Good Reasons to Kill

Good Reason to Kill #76a: Mystery Clown (or, Clown Mystery)

There's definitely going to be trouble (image: Newsbie Pix via flickr CC: 2.0)

The Guardian (July 28, 2019):

[P]olice … were not aware of a clown being involved in the brawl.

I will be completely honest here. I came across this report and some others calling the clown’s involvement into question late last night, when I was double-checking the original report as I am wont to do. But by that time, my previous post (see “Good Reason to Kill #76: Fancy Dress (Clown)”) was already finished and scheduled to post in just a few hours, and I was pretty darn sleepy. Plus, it involved a clown allegedly starting a mass brawl on a cruise ship. So here we are.

I want to stress, however, that I am aware of no evidence establishing that a clown was not involved in this brawl. The police spokeswoman quoted by The Guardian said only, “There is no information to suggest that a clown or anyone wearing fancy dress was involved in this incident” (emphasis added), but as we all know, an absence of clown evidence is not necessarily evidence of clown absence. While The Guardian also states that “P&O Cruises said there was no clown onboard,” it is not at all clear how P&O Cruises could be sure of that. In fact, The Guardian follows the “no clown onboard” claim with this:

“Following an incident on board Britannia on Thursday evening we can confirm that all guests disembarked yesterday and the matter is now in the hands of the local police,” a spokesman said, adding that P&O did not tolerate disruptive behaviour.
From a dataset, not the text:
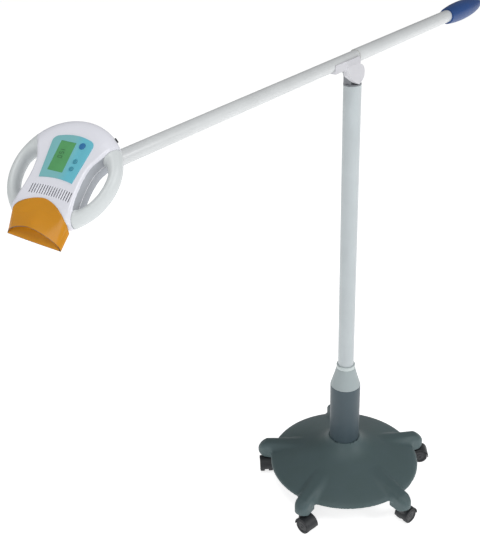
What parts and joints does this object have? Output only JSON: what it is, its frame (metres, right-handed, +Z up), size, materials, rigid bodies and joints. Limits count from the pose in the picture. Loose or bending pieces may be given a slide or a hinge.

Not, I hasten to point out, that “after a comprehensive search of the ship, all passengers, and their possessions, no clown paraphernalia were located, nor did any of the passengers or crew seem particularly funny.” Or anything similar. Only that everyone who was on the ship disembarked, and that the company does not tolerate disruptive behavio[u]r. I have no reason to doubt either of those facts, but they just don’t say what The Guardian claims they do.

USA Today, on the other hand, quotes a P&O vice president as making the bold statement, “I can confirm there was no clown.” It provided no details as to how the company allegedly established this. And at press time (which as you know means “when I decided to press ‘publish'”), P&O Cruises had not yet responded to my tweet asking it to confirm or deny clown involvement and to state the basis for its conclusion. Its Facebook page also appeared to be devoid of further information, despite at least one comment (not from me) seeking it. Similarly, the Twitter feed of Richard Gaisford, the Good Morning Britain reporter who broke the clown story in the first place, remains silent on that detail.

According to The Sun, the woman who was one of the two people arrested after the brawl is a “YouTuber and boxing enthusiast,” but it said nothing about her being even a part-time clown, and it is hardly the kind of authoritative source I prefer to rely on for important matters of this kind anyway.

Hampshire police noted that the investigation was continuing, and asked for the public’s help. “If anyone has any information,” a spokesperson was quoted as saying, “including phone footage of the incident, they should call Hampshire Constabulary on 101 quoting 44190262605.” If you have such footage, and it can definitively establish whether or not a clown was involved, I would give you not less than a dollar to copy me on your email to Hampshire Constabulary when you send it. Perhaps two, even.

I will go ahead and leave this in the “Good Reasons to Kill” category, because (1) they’re unlikely to be able to prove a clown wasn’t involved, and (2) this is by no means the first time clowns have been unfairly (or fairly) accused of being responsible for violence.